We can link with this reality of Jesus as model for our praying the way that the New Testament speaks of prayer "in his name". Prayer "in his name" means according to his character and according to his purpose. John 14:13 says, "I will do whatever you ask in my name, so that the Father may be glorified in the Son." Similarly John 16:23-24, "if you ask anything of the Father in my name, he will give it to you. Until now you have not asked for anything in my name. Ask and you will receive, so that your joy may be complete." (See also Jn.15:16 and 16:26.) He teaches us how to pray by what he says and by his very character. Samuel Chadwick expresses it,

`Prayer in Christ's Name is prayer according to the quality of His Person, according to the character of His mind, and according to the purpose of His will. To pray in the name of Christ is to pray as one who is at one with Christ, whose mind is the mind of Christ, whose desires are the desires of Christ, and whose purpose is one with that of Christ. Such correspondence and identification with Christ secure the balance and interpretation of the promises given to prayer.'(10)

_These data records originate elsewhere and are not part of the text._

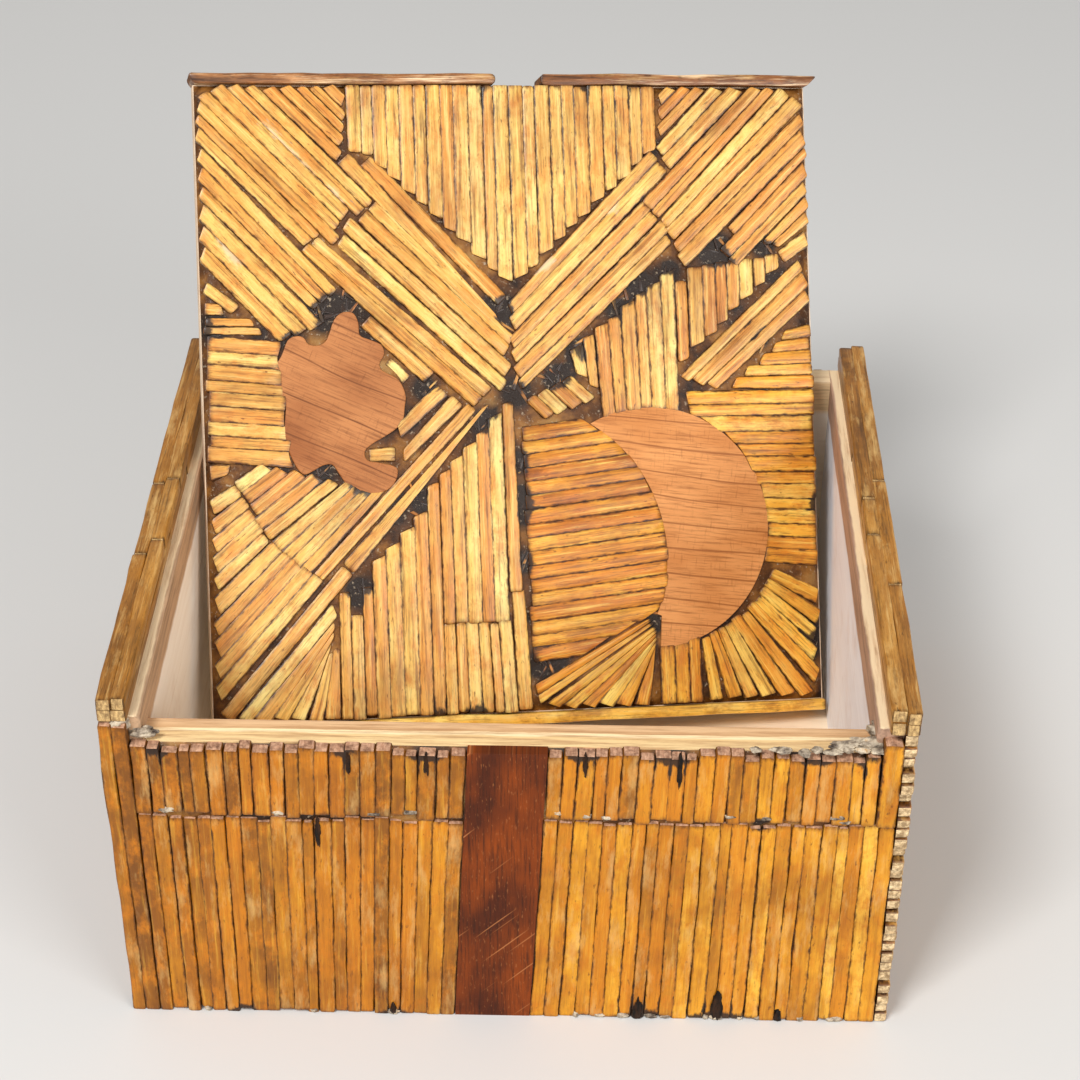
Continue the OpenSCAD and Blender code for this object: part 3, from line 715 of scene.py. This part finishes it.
for name, side in (("left_rim", -1), ("right_rim", 1)):
    lo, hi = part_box(name)
    dice = random.Random(70 + side)
    wide, tall = (hi.x - lo.x) / RIM_ROWS, (hi.z - lo.z) / RIM_LAYERS
    sticks = []
    for row in range(RIM_ROWS):
        for layer in range(RIM_LAYERS):
            x0, z0 = lo.x + row * wide, lo.z + layer * tall
            trim = dice.uniform(0, 0.8) * MM
            front_cut = lo.y + dice.uniform(34, 52) * MM
            back_cut = hi.y - dice.uniform(34, 52) * MM
            cuts = [lo.y + trim, front_cut, back_cut, hi.y - trim]
            for y0, y1 in zip(cuts, cuts[1:]):
                sticks.append(block(x0, x0 + wide, y0 + RIM_JOINT, y1, z0, z0 + tall))
    # The rim sticks get a smaller share of painted shade and grime along their edges and in their joints.
    dressed("dressed_" + name, sticks, TALL, "box", "rim_sticks", rim_wood, rim_end, (0.2, 0.8), 80 + side,
            (name,), shade_and_grime_share=0.72, swell=1.07, longer=0.0, stagger=0.1 * MM, bow=0.2 * MM, rise=0.25 * MM,
            corner=0.6 * MM, edge=0.3 * MM)

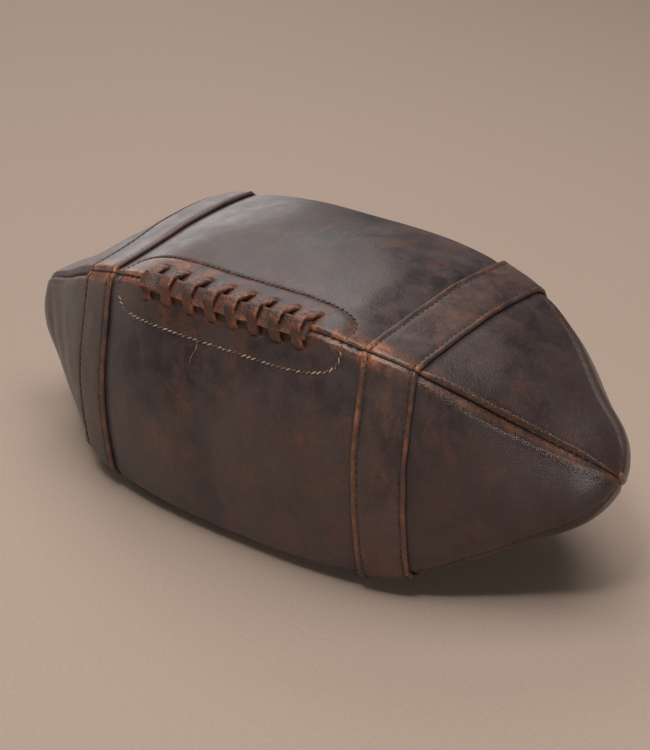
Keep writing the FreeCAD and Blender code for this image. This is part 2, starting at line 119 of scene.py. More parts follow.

Prayer in the name of Jesus also directs us away from praying for our personal gratification. William Barclay puts it that `no one could pray a prayer of personal revenge, of personal ambition, of desire to surpass someone else' in the name of Jesus (11). James 4:3 says bluntly, "you ask and do not receive , because you ask wrongly, in order to spend what you get on your pleasures." The opposite of this selfish praying is what 1 John 5:14 speaks of: "if we ask anything according to his will, he hears us." The equivalent of this back in the Psalms is, "Take delight in the Lord, and he will give you the desires of your heart" (Ps.37:4). Prayer in the name of Jesus means prayer according to the character of Jesus, prayer as he would pray. That kind of prayer has also the power of his name, of which the New Testament indicates in such passages as Acts 3:6 and 16 and 4:9-12.